これはスタミナの衰えが原因しているのだと思われる。ドリブル技術の高さは、今でも健在。しかしながら、試合90分を通しての100%の実力発揮は難しくなっているのだろう。次第にドリブルの精度は落ち、プレーも荒っぽくなっている。 そのため、より直接的にゴールに絡もうとしている様子。中央へと位置取りをする機会を増やしたのは、ドリブラーとしての働きよりも、ストライカーとしての活躍を増やすためだろう。
幸いなことに彼は、ドリブルだけが持ち味ではない。機を見てゴール前に抜け出す嗅覚、高い打点から繰り出される豪快なヘディング。一見、軽く振りぬいただけに見える、敵のゴールを突き刺すかのようなミドル。実に多彩な得点方法を持っているのだ。ストライカーとしての活躍も可能だろう。

叩くは後輩の背中、鳴らすは勝利のゴング

涙を流してピッチを去ったEURO2016フランス大会の決勝戦、相手は開催国フランス。負傷交代だったはずが、彼はピッチ際で味方選手を叱咤していた。 痛む脚を引きずりながらも、味方の惜しい場面には頭を抱え、不甲斐ない場面には唖然とする。彼が見せる仕草は常に全力であり、当事者としての意識の表れだった。彼を自己中心的だと罵る人が居る。仲間思いの欠片もないと呆れる人も居る。

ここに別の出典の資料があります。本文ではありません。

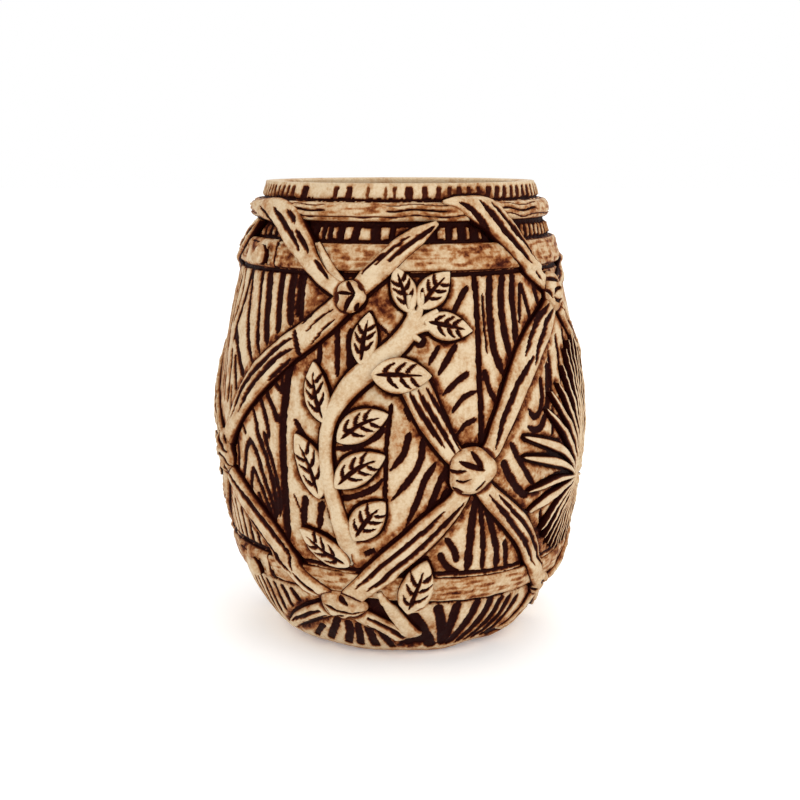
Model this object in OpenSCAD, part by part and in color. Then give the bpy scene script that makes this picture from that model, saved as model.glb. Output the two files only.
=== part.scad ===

しかし、彼は常に勝利を求めてきた選手。自身に求められる期待、そして自身が成し遂げたいことへのこだわりは人一倍強い選手だ。 フランス相手にリードを奪う中、疲れと脚の痛みを訴えたラファエル・ゲレイロ選手がピッチの際へやって来た。その背中をロナウド選手は、まだ行けると言わんばかりに叩いた。その瞬間の眼は厳しくもあり、また優しくもあった。
彼は自己中心的な選手ではない。常に勝利を追い求め、自分に妥協を許さない。しかしながら、共に勝利に向かって歩む仲間も思いやる姿勢にも揺らぎはない。 彼の強い意志は周囲に波のように広がり、チームを奮い立たせる。
試合終了後、彼が流した涙は嬉し涙だった。12年前の雪辱を果たし、ポルトガル代表は栄光の瞬間を迎えたのだ。 クリスティアーノ・ロナウドという男は、これからも勝利を追い求める。勝利の女神が彼に微笑み続ける限り、彼もまたピッチで笑い続けることだろう。